──────── Recorded data ────────

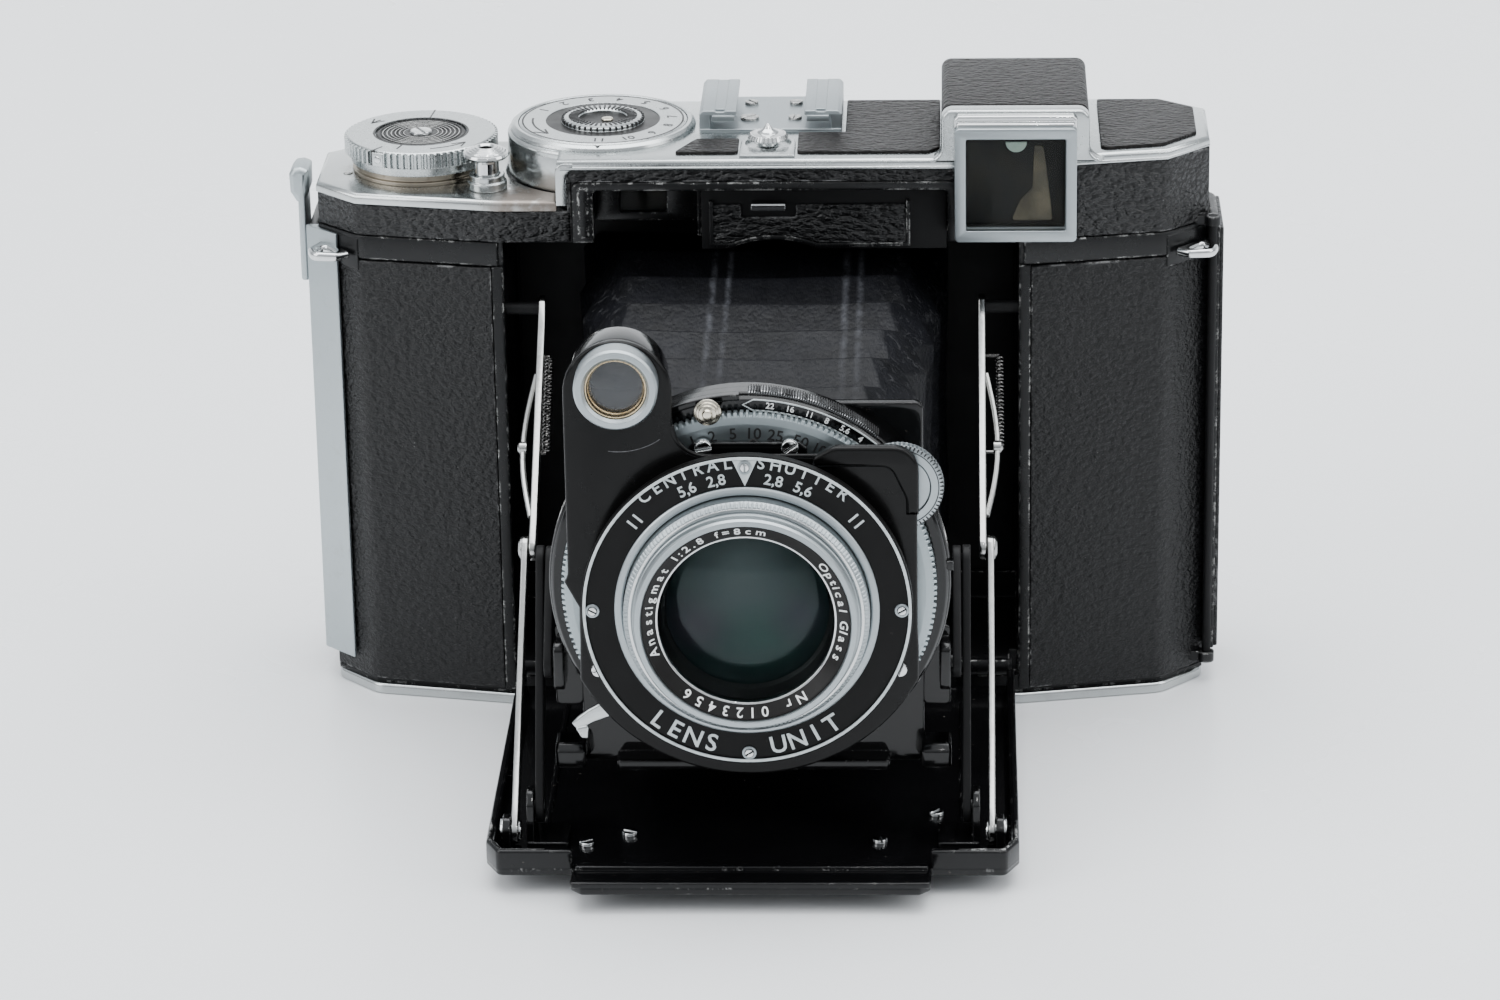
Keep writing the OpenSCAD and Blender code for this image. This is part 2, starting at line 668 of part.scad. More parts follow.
module front_lens() color([0.3, 0.35, 0.38, 0.6]) {
  // front element, domed by 3.2 mm
  translate([0, -72, axis_z]) rotate([90, 0, 0]) rotate_extrude()
    polygon([[0, -2], [13.3, -2], [13.3, 1],
      for (i = [0:8]) [13.2 * (1 - i / 8), 1 + 3.2 * (1 - pow(1 - i / 8, 2))]]);
  lens_disc(-67.2, -63.2, 11);
}
module rear_lens() color([0.12, 0.12, 0.13]) {
  lens_ring(-58.1, -48.6, 14.4, 12.2);
  lens_disc(-52.5, -50, 12.25);
  lens_ring(-58.2, -57.2, 16.2, 14.3);
}
module speed_ring() color([0.72, 0.75, 0.76]) {
  lens_ring(-63.2, -61.0, speed_r - 0.5, 18.0);
  teeth_y([0, axis_z], speed_r - 0.5, -63.2, -61.0, count = 90, width = 0.9, depth = 0.5);
}
module focus_ring() color([0.74, 0.77, 0.77]) lens_ring(-68.9, -66.75, 20.2, 17.75);
module focus_wheel() color([0.74, 0.77, 0.77]) {
  cyly(wheel, -65.2, -63.5, 5.9);
  teeth_y(wheel, 5.9, -65.2, -63.5, count = 34, width = 0.6, depth = 0.5);
  cyly(wheel, -66.0, -65.1, 1.2);
}
module aperture_ring() color([0.08, 0.08, 0.085]) {
  lens_ring(-59.6, -56.9, 28.9, shutter_r + 0.05);
  // ribs on the upper right
  for (a = [52:2:84]) translate([0, -59.6, axis_z]) rotate([0, -a, 0])
    translate([28.85, 0, -0.25]) cube([0.2, 2.7, 0.5]);
}
// Release lever as [x, z]
lever_outline = [[-13.5, 31], [-17, 28.7], [-21.5, 26.3], [-25.6, 22.6], [-25.9, 21.2],
  [-24.6, 20.6], [-23.6, 21.9], [-20.4, 24.4], [-16.4, 25.9], [-12.4, 26.6]];
module release_lever() color([0.75, 0.77, 0.77]) difference() {
  union() {
    slab_y(-63.6, 1.0) polygon(lever_outline);
    cyly(lever, -64.6, -63.6, 2.4);
  }
  cyly(lever, -66, -60, 0.85);
}
// Bellows, as one hollow tapered block
module bellows() color([0.06, 0.065, 0.08]) difference() {
  translate([0, 0, axis_z]) hull() {
    translate([-29.4, 23.4, -27.2]) cube([58.8, 1, 53.4]);
    translate([-21.4, -52.3, -22.5]) cube([42.8, 1, 45]);
  }
  translate([0, 0, axis_z]) hull() {
    translate([-28, 23.9, -25.8]) cube([56, 1, 50.6]);
    translate([-19.8, -52.8, -21]) cube([39.6, 1, 42]);
  }
}

// ---- Back ----
red_x = [-10, 10];
red_z = 30;
cover_shift = -7;     // of the window cover's holes from the red windows
// Plan of the back with its wrapped ends: outside from left to right, then inside
back_plan = [[-70.4, 9.6], [-70.4, 26.4], [-62.6, 33.3], [62.6, 33.3], [70.4, 26.4], [70.4, 9.4],
  [69.0, 9.4], [69.0, 25.8], [62.1, 31.8], [-62.1, 31.8], [-69.0, 25.8], [-69.0, 9.6]];
// Right half of the taller middle part's plan
back_mid_half = [[62.6, 33.3], [66, 30.3], [65.2, 29.2], [62.1, 31.8]];

module back_cover() color([0.08, 0.08, 0.085]) difference() {
  union() {
    prism(back_plan, 5.3, 75.4);
    prism(symmetric(back_mid_half), 2.2, 80.9);
    cylz(back_hinge, 5.3, 75.4, 1.25);
    // light trap
    for (z = [77.6, 10.3]) box([-60.6, 29.4, z], [45, 32, z + 1.1]);
  }
  cylz(back_hinge, 0, 80, back_pin_r + run);
  for (x = red_x) cyly([x, red_z], 30, 36, 3.4);
}
module back_leather() color([0.055, 0.055, 0.06]) difference() {
  box([-61.8, 33.34, 2.8], [61.8, 33.9, 80.3]);
  for (x = red_x) cyly([x, red_z], 30, 36, 4.2);
  box([-22, 30, 24.6], [22.8, 36, 35.4]);
}
module pressure_plate() color([0.1, 0.1, 0.1]) {
  box([-30, 28.4, 15], [30, 29.2, 74.4]);
  // four blocks behind the plate
  for (x = [-18, 18], z = [38, 50]) box([x - 3, 29.2, z], [x + 3, 31.75, z + 1]);
}
module red_window() color([0.6, 0.05, 0.03]) for (x = red_x) cyly([x, red_z], 32.0, 33.0, 3.35);
module window_cover() color([0.7, 0.7, 0.7]) difference() {
  union() {
    box([-21.5, 33.36, 25.4], [15.4, 34.0, 34.6]);
    box([-8, 33.9, 27], [-6, 34.6, 33]);
  }
  for (x = red_x) cyly([x + cover_shift, red_z], 30, 36, 3.4);
}
module back_latch() color([0.75, 0.77, 0.77]) {
  box([-72, 12.6, 66], [-70.5, 19.4, 82]);
  cylx([16, 81.2], -72, -70.5, 3.0);
}

casing();
bottom_plate();
tripod_bush();
front_leather();
band_leather();
recess_trim();
window_glasses();
top_wing();
top_plate();
top_leather();
finder_frame();
accessory_shoe();
shoe_screws();
strap_lugs();
film_gate();
top_collars();
hinge_pins();
film_roller_left();
film_roller_right();
supply_spool();
takeup_spool();
wind_knob();
knob_disc();
counter_dial();
shutter_button();
door_button();
door_catch();
door_shell();
door_leather();
door_screws();
door_brackets();
carrier_link_lower();
carrier_link_upper();
strut_upper();
strut_lower();
strut_springs();
lens_board();
cover_plate();
rangefinder_housing();
shutter_case();
shutter_blades();
faceplate();
faceplate_screws();
lens_bezel();
front_lens();
rear_lens();
aperture_ring();
speed_ring();
focus_ring();
focus_wheel();
rangefinder_wedge();
release_lever();
bellows();
back_cover();
back_leather();
pressure_plate();
red_window();
window_cover();
back_latch();
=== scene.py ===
import bpy, math, json, random
from mathutils import Vector, Matrix
from mathutils.geometry import tessellate_polygon
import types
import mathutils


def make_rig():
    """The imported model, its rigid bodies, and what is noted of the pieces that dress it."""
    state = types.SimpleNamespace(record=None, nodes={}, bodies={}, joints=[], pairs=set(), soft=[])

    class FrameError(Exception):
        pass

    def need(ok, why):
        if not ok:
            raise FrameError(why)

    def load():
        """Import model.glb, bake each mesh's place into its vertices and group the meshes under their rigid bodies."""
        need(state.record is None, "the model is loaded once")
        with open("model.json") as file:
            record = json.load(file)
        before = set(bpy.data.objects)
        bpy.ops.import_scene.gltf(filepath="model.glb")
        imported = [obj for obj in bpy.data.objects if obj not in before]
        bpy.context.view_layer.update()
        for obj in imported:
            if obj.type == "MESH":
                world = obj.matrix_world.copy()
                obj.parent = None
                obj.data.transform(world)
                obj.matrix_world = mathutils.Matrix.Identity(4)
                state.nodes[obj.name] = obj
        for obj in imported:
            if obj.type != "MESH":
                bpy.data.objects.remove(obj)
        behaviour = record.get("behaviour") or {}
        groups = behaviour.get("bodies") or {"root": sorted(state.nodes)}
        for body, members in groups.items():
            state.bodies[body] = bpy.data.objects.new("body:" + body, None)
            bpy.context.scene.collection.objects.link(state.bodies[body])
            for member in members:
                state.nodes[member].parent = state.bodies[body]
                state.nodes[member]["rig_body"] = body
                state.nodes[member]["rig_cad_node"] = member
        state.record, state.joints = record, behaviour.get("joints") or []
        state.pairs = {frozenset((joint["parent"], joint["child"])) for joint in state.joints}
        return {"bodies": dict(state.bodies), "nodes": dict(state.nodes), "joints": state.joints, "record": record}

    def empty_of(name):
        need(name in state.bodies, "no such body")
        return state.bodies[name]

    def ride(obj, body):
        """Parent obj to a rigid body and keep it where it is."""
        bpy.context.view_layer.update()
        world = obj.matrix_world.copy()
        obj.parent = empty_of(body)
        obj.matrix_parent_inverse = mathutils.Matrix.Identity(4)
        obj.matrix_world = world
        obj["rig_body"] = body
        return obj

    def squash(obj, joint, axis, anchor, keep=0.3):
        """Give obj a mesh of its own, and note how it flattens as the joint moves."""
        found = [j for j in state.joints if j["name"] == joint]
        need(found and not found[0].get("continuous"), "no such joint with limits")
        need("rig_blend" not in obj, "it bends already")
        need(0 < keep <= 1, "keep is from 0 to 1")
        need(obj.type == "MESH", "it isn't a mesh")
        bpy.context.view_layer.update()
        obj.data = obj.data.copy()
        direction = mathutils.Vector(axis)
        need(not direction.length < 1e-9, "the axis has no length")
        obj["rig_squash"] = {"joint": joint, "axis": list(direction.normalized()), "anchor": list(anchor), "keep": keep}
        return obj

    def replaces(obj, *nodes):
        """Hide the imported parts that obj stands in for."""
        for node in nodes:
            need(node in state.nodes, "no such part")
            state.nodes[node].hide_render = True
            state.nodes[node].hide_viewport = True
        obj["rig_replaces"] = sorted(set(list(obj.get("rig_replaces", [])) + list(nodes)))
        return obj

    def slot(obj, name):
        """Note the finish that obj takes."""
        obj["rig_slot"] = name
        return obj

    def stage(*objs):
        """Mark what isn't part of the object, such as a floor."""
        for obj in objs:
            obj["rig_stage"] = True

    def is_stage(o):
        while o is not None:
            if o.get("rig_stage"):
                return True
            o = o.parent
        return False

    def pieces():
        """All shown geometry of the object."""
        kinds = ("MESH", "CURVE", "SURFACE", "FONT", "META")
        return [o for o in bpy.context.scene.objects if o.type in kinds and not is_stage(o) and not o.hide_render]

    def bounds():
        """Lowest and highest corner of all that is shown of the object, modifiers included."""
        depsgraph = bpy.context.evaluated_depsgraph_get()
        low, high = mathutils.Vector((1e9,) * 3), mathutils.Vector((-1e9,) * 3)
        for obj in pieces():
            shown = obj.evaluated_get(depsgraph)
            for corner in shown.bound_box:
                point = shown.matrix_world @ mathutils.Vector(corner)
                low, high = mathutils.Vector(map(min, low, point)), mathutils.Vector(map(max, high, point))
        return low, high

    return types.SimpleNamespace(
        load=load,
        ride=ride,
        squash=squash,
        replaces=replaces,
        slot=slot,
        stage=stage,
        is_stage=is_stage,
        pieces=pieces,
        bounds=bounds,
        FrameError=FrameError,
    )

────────

*Request:* Look through the data above. Find each line with the string "model" and copy it.

*Correct result:*
    """The imported model, its rigid bodies, and what is noted of the pieces that dress it."""
        """Import model.glb, bake each mesh's place into its vertices and group the meshes under their rigid bodies."""
        need(state.record is None, "the model is loaded once")
        with open("model.json") as file:
        bpy.ops.import_scene.gltf(filepath="model.glb")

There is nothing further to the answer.